§ Your goal: Using the data below, repeat all of it precisely.

--

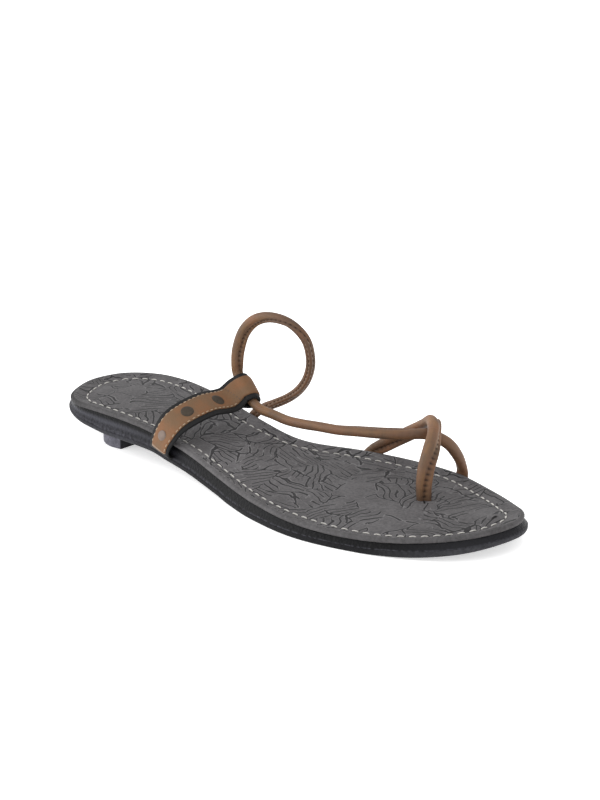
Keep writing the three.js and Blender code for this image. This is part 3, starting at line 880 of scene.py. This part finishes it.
def cordPath(table):
    # The curve through the route, with its columns, spaced evenly by length. The flange points
    # heading degrees to the left of straight ahead and lift degrees up.
    rows = np.column_stack([*(table[key] for key in ("x", "y", "z", "tube", "deep", "flange")),
                            acrossOf(-table["heading"], -table["lift"])])
    fine = np.linspace(0, 1, 6001)
    run = runAlong(curveThrough(rows, fine)[:, :3])
    distance = np.linspace(0, run[-1], int(run[-1] * cord["sections"]))
    share = np.interp(distance, run, fine)
    values = curveThrough(rows, share)
    along = tangentOf(rows, share)
    way = squareTo(along, values[:, 6:9])
    return {"distance": distance, "centre": values[:, :3], "along": along, "way": way,
            "across": np.cross(along, way), "tube": values[:, 3], "deep": values[:, 4],
            "flange": values[:, 5]}


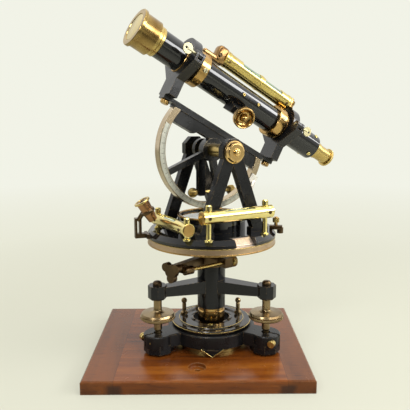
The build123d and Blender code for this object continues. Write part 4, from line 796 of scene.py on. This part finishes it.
# Small pieces
WORLD = Matrix.Identity(4)
LOBE_ANGLES = (210, 330, 90)
LOBE_BODIES = ("foot_screw_l", "foot_screw_r", "foot_screw_b")
LOBE_CIRCLE = 66.9
LOBE_RADIUS = 15.6
WHEEL_GRIP = 53.1           # underside of the milled part of the foot screws' wheels
WHEEL_RADIUS = 18.5
PINCH_REACH = 78.6          # pinch screws, from the vertical axis
PINCH_HEIGHT = 29.15
PLATE_LEVEL = 144.5
COMPASS_LEVEL = 159.0
FRONT_LEVEL = (60.0, 168.5)     # across and height of its axis
FRONT_POSTS = (-28.5, 38.3)
SIDE_LEVEL = (54.0, 155.0)
SIDE_POSTS = (-22.5, 44.5)
POST_HEAD = 10.6            # from a level's axis to the cross hole of its post
CAP_FACE = 133.0             # the recessed face of the lens cap, along the tube
CAP_FACE_RADIUS = 13.9
BOARD_LEVEL = 13.7
FLANGE_LEVEL = 22.0
TONGUE_HALF = 12.0
TONGUE_REACH = 50.0
MAIN_LEVEL_RISE = 27.0
MAIN_LEVEL_ENDS = (-64.0, 34.0)
MAIN_LEVEL_WINDOWS = ((-48.6, -21.9), (-14.8, 11.8))
LEVEL_SCREW_LOW = -2.8      # foot of the level's adjusting screw, from the level's axis
READER_TURN = -13.4
READER_TILT = 30.0
READER_LOW_END = (66.4, 7.0, 157.4)
READER_RADIUS = 6.2
READER_EYE_RADIUS = 8.3
TUBE_RADIUS = 14.6
COLLAR_RADIUS = 18.4
FOCUS_DROP = radians(25)
FOCUS_START = Vector((-6.0, -10.8 * sin(FOCUS_DROP), -10.8 * cos(FOCUS_DROP)))
FOCUS_ALONG = Vector((0, cos(FOCUS_DROP), -sin(FOCUS_DROP)))


def round_the_axis(angle, place, direction, size=1.0):
    return facing(Matrix.Rotation(radians(angle), 4, "Z"), place, direction, (size,) * 3)


def add_milling():
    """Ribbed rims of the foot screws, the knobs and the eyepiece."""
    wheels = milled_band("foot_screw_milling", WHEEL_RADIUS + 0.25, WHEEL_RADIUS - 1.2, 2.3, 84)
    stamp(wheels, "bronze",
          [(body, round_the_axis(angle, (LOBE_CIRCLE, 0, WHEEL_GRIP), (0, 0, 1)))
           for body, angle in zip(LOBE_BODIES, LOBE_ANGLES)])
    knob = milled_band("focus_knob_milling", 11.7, 10.6, 4.4, 60)
    stamp(knob, "copper", [("focus", facing(TUBE, FOCUS_START + FOCUS_ALONG * 28.9, FOCUS_ALONG))])
    rim = milled_band("eyepiece_milling", 11.2, 10.2, 2.3, 60)
    stamp(rim, "brass", [("eye", facing(TUBE, (-149.2, 0, 0), (-1, 0, 0)))])
    head = milled_band("vertical_screw_milling", 5.6, 4.7, 4.8, 32)
    stamp(head, "brass", [("vertical_tangent", facing(ALIDADE, (-39.9, -20, 181), (1, 0, 0)))])
    turn = radians(36.2)
    along = Vector((cos(turn), sin(turn), 0))
    foot = Vector((26.1 * sin(turn), -26.1 * cos(turn), 110))
    head = milled_band("lower_screw_milling", 6.4, 5.5, 3.6, 36)
    stamp(head, "dark_bronze", [("lower_tangent", facing(WORLD, foot + along * 7.4, along))])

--

§ Exercise solution:
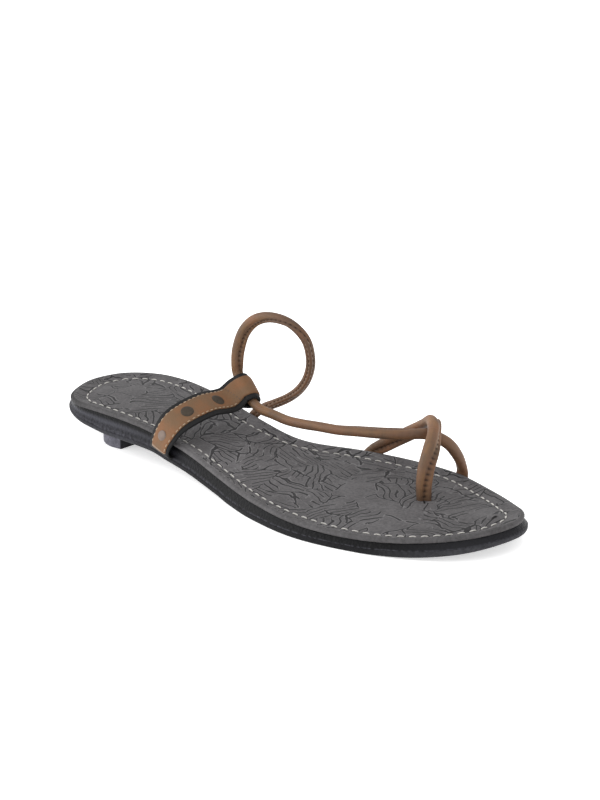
Keep writing the three.js and Blender code for this image. This is part 3, starting at line 880 of scene.py. This part finishes it.
def cordPath(table):
    # The curve through the route, with its columns, spaced evenly by length. The flange points
    # heading degrees to the left of straight ahead and lift degrees up.
    rows = np.column_stack([*(table[key] for key in ("x", "y", "z", "tube", "deep", "flange")),
                            acrossOf(-table["heading"], -table["lift"])])
    fine = np.linspace(0, 1, 6001)
    run = runAlong(curveThrough(rows, fine)[:, :3])
    distance = np.linspace(0, run[-1], int(run[-1] * cord["sections"]))
    share = np.interp(distance, run, fine)
    values = curveThrough(rows, share)
    along = tangentOf(rows, share)
    way = squareTo(along, values[:, 6:9])
    return {"distance": distance, "centre": values[:, :3], "along": along, "way": way,
            "across": np.cross(along, way), "tube": values[:, 3], "deep": values[:, 4],
            "flange": values[:, 5]}


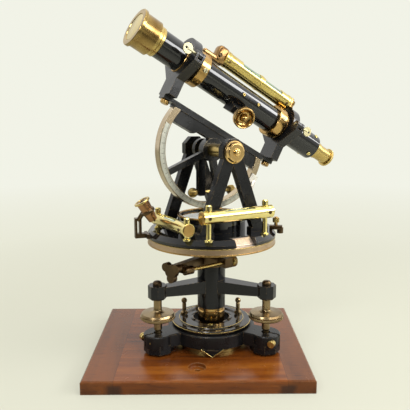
The build123d and Blender code for this object continues. Write part 4, from line 796 of scene.py on. This part finishes it.
# Small pieces
WORLD = Matrix.Identity(4)
LOBE_ANGLES = (210, 330, 90)
LOBE_BODIES = ("foot_screw_l", "foot_screw_r", "foot_screw_b")
LOBE_CIRCLE = 66.9
LOBE_RADIUS = 15.6
WHEEL_GRIP = 53.1           # underside of the milled part of the foot screws' wheels
WHEEL_RADIUS = 18.5
PINCH_REACH = 78.6          # pinch screws, from the vertical axis
PINCH_HEIGHT = 29.15
PLATE_LEVEL = 144.5
COMPASS_LEVEL = 159.0
FRONT_LEVEL = (60.0, 168.5)     # across and height of its axis
FRONT_POSTS = (-28.5, 38.3)
SIDE_LEVEL = (54.0, 155.0)
SIDE_POSTS = (-22.5, 44.5)
POST_HEAD = 10.6            # from a level's axis to the cross hole of its post
CAP_FACE = 133.0             # the recessed face of the lens cap, along the tube
CAP_FACE_RADIUS = 13.9
BOARD_LEVEL = 13.7
FLANGE_LEVEL = 22.0
TONGUE_HALF = 12.0
TONGUE_REACH = 50.0
MAIN_LEVEL_RISE = 27.0
MAIN_LEVEL_ENDS = (-64.0, 34.0)
MAIN_LEVEL_WINDOWS = ((-48.6, -21.9), (-14.8, 11.8))
LEVEL_SCREW_LOW = -2.8      # foot of the level's adjusting screw, from the level's axis
READER_TURN = -13.4
READER_TILT = 30.0
READER_LOW_END = (66.4, 7.0, 157.4)
READER_RADIUS = 6.2
READER_EYE_RADIUS = 8.3
TUBE_RADIUS = 14.6
COLLAR_RADIUS = 18.4
FOCUS_DROP = radians(25)
FOCUS_START = Vector((-6.0, -10.8 * sin(FOCUS_DROP), -10.8 * cos(FOCUS_DROP)))
FOCUS_ALONG = Vector((0, cos(FOCUS_DROP), -sin(FOCUS_DROP)))


def round_the_axis(angle, place, direction, size=1.0):
    return facing(Matrix.Rotation(radians(angle), 4, "Z"), place, direction, (size,) * 3)


def add_milling():
    """Ribbed rims of the foot screws, the knobs and the eyepiece."""
    wheels = milled_band("foot_screw_milling", WHEEL_RADIUS + 0.25, WHEEL_RADIUS - 1.2, 2.3, 84)
    stamp(wheels, "bronze",
          [(body, round_the_axis(angle, (LOBE_CIRCLE, 0, WHEEL_GRIP), (0, 0, 1)))
           for body, angle in zip(LOBE_BODIES, LOBE_ANGLES)])
    knob = milled_band("focus_knob_milling", 11.7, 10.6, 4.4, 60)
    stamp(knob, "copper", [("focus", facing(TUBE, FOCUS_START + FOCUS_ALONG * 28.9, FOCUS_ALONG))])
    rim = milled_band("eyepiece_milling", 11.2, 10.2, 2.3, 60)
    stamp(rim, "brass", [("eye", facing(TUBE, (-149.2, 0, 0), (-1, 0, 0)))])
    head = milled_band("vertical_screw_milling", 5.6, 4.7, 4.8, 32)
    stamp(head, "brass", [("vertical_tangent", facing(ALIDADE, (-39.9, -20, 181), (1, 0, 0)))])
    turn = radians(36.2)
    along = Vector((cos(turn), sin(turn), 0))
    foot = Vector((26.1 * sin(turn), -26.1 * cos(turn), 110))
    head = milled_band("lower_screw_milling", 6.4, 5.5, 3.6, 36)
    stamp(head, "dark_bronze", [("lower_tangent", facing(WORLD, foot + along * 7.4, along))])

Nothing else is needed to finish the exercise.